Orientasi Kerakyatan
Ketika transportasi umum dipegang oleh pemerintah, orientasi utamanya tidak lagi menghasilkan laba, tetapi untuk kemaslahatan rakyat, meningkatkan kualitas hidup rakyat. Inilah inti dari pengambilalihan pengoperasian angkutan umum dari pihak swasta kepada pihak pemerintah. Walaupun, saya yakin, sebuah sistem yang beroperasi dengan baik tentu akan menghasilkan laba, tapi orientasi mentalitas dari manajemen perusahaan umum bukanlah untuk mengejar keuntungan untuk sebagian kalangan tertentu, tetapi untuk menguntungkan rakyat dengan pelayanan yang baik, yang juga menghasilkan efek lainnya yaitu semakin tertibnya lalu lintas dan sebagainya.
Ketertiban dan kelancaran lalu lintas tentunya akan melancarkan perputaran roda perekonomian, meningkatkan nilai dan minat investasi di kawasan, dan juga meningkatkan minat wisatawan lokal dan luar daerah yang berimbas positif terhadap ekonomi rakyat kecil juga.
Masalah yang Harus Diatasi
Masalah kemacetan lalu lintas dan kepadatan angkot di jalan-jalan raya di Kota Bogor adalah sebuah penyakit kronis yang hingga kini belum terlihat keseriusan dan langkah nyata dari Pemkot untuk mengatasinya. Wacana untuk memperluas jangkauan Trans Pakuan menemui kebuntuan, kegagalan dan kerugian besar akibat tidak adanya keseriusan dari Pemkot untuk mengawasi prosesnya dengan teliti dari tahap awal, sehingga yang kita dapatkan hanyalah halte-halte yang kini penuh dengan coretan-coretan dan menjadi tempat nongkrong para pengamen.
Sangat disayangkan! Saya rasa ini adalah solusi dengan konsep yang patut diperhitungkan, khususnya bagi para calon walikota yang akan maju di Pilwalkot tahun depan.

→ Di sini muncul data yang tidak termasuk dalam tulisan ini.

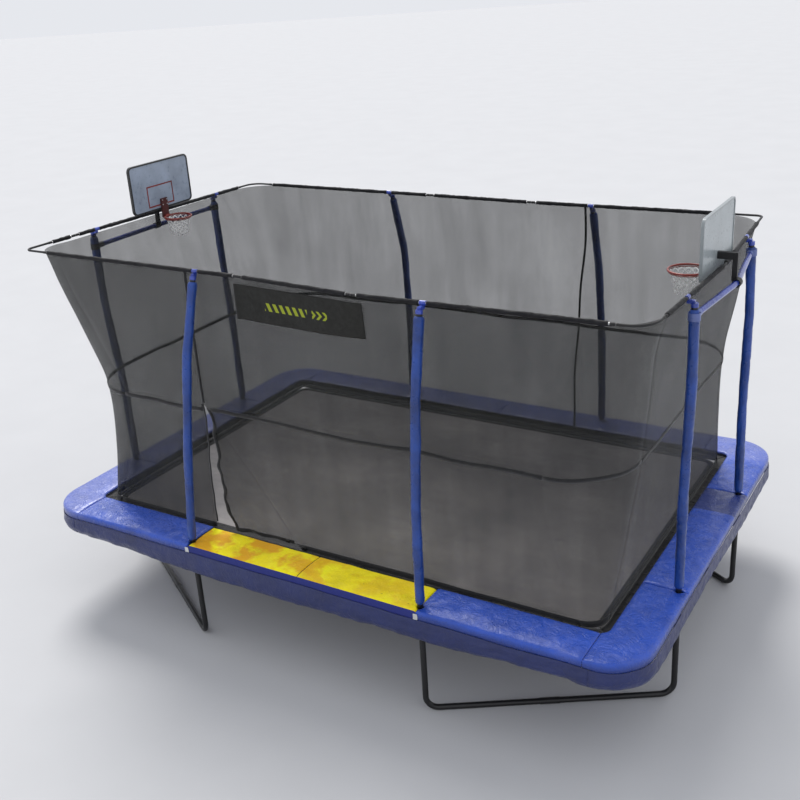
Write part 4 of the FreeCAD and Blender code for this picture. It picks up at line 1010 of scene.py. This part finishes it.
def pad_section(name, inner, outer, node, key, slot, seed, notches=(), seams=()):
    """Stuffed pad between two edge lines, with closed ends."""
    inner, outer = np.asarray(inner, float), np.asarray(outer, float)
    mid = (inner + outer) / 2
    run = np.concatenate([[0], np.cumsum(np.linalg.norm(np.diff(mid, axis=0), axis=1))])
    total = run[-1]
    n, m = len(mid), len(PROFILE)
    verts = []
    for i in range(n):
        cross = (outer[i] - inner[i]) / np.linalg.norm(outer[i] - inner[i])
        width = np.linalg.norm(outer[i] - inner[i]) / PAD_W
        end = min(run[i], total - run[i])
        at_start = run[i] < total / 2
        tip = mid[1] - mid[0] if at_start else mid[-2] - mid[-1]
        tip = tip / np.linalg.norm(tip)
        round_off = 1 - 0.55 * math.exp(-end / 0.007)
        puff = 1 - 0.75 * math.exp(-end / 0.055)
        for across, height, crown, lip in PROFILE:
            if across < 0.28:
                p = inner[i] + cross * across * width
            else:
                p = inner[i] + cross * (across + (width - 1) * PAD_W)
            near = 1.0
            for spot in POLE_SPOTS:
                apart = (p[0] - spot[0]) ** 2 + (p[1] - spot[1]) ** 2
                near = min(near, 1 - math.exp(-apart / 0.006))
            z = height + 0.0115 * crown * puff * near
            z -= lip * 0.010 * (lip_depth(p[0], p[1]) - 1) / 0.3
            if crown > 0:
                z += crease(p[0], p[1], seed) * min(1, crown * 2.2) * near * (0.35 + 0.65 * puff)
                for s in seams:
                    z -= 0.0050 * math.exp(-(((p[0] - s) / 0.007) ** 2)) * min(1, crown * 3)
            if lip == 0:
                z = 0.0105 + (z - 0.0105) * round_off
            elif crown == 0:
                p = p + cross * 0.0016 * fbm(p[0] * 9, p[1] * 9, z * 20, 2)
            for spot in notches:
                d = p - spot
                along = float(d @ tip)
                if abs(along) < 0.055 and end < 0.055:
                    side = math.sqrt(max(float(d @ d) - along * along, 0.0))
                    hole = math.sqrt(max(0.0245 ** 2 - side * side, 0.0))
                    if hole > along:
                        along_new = hole + max(along, 0.0) * (0.055 - hole) / 0.055
                        p = p + tip * (along_new - along)
                    elif hole > 0:
                        p = p + tip * (hole * (1 - along / 0.055))
            verts.append((p[0], p[1], PAD_LOW + z))
    faces = grid_quads(n, m, wrap=True)
    faces.append(tuple(range(m))[::-1])
    faces.append(tuple((n - 1) * m + j for j in range(m)))
    along = np.repeat(run, m)
    steps = np.linalg.norm(np.diff(PROFILE[:, :2], axis=0), axis=1)
    around = np.tile(np.concatenate([[0], np.cumsum(steps)]), n)
    ob = make_mesh(name, verts, faces, np.stack([along, around], axis=1))
    turn_outward(ob)
    finish_piece(ob, key, slot, "frame", [node])
    return ob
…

Terlepas dari itu juga, masalah ini adalah sesuatu yang HARUS diatasi dengan revolusi sistem transportasi, mau tidak mau, HARUS dilaksanakan dengan segera, sebelum masalah menjadi semakin buruk. Dengan keseriusan, sebuah solusi yang berhasil di Kota ini dapat kemudian diterapkan di kota-kota lainnya sehingga kita memiliki andil dalam revolusi sistem transportasi di seluruh Indonesia.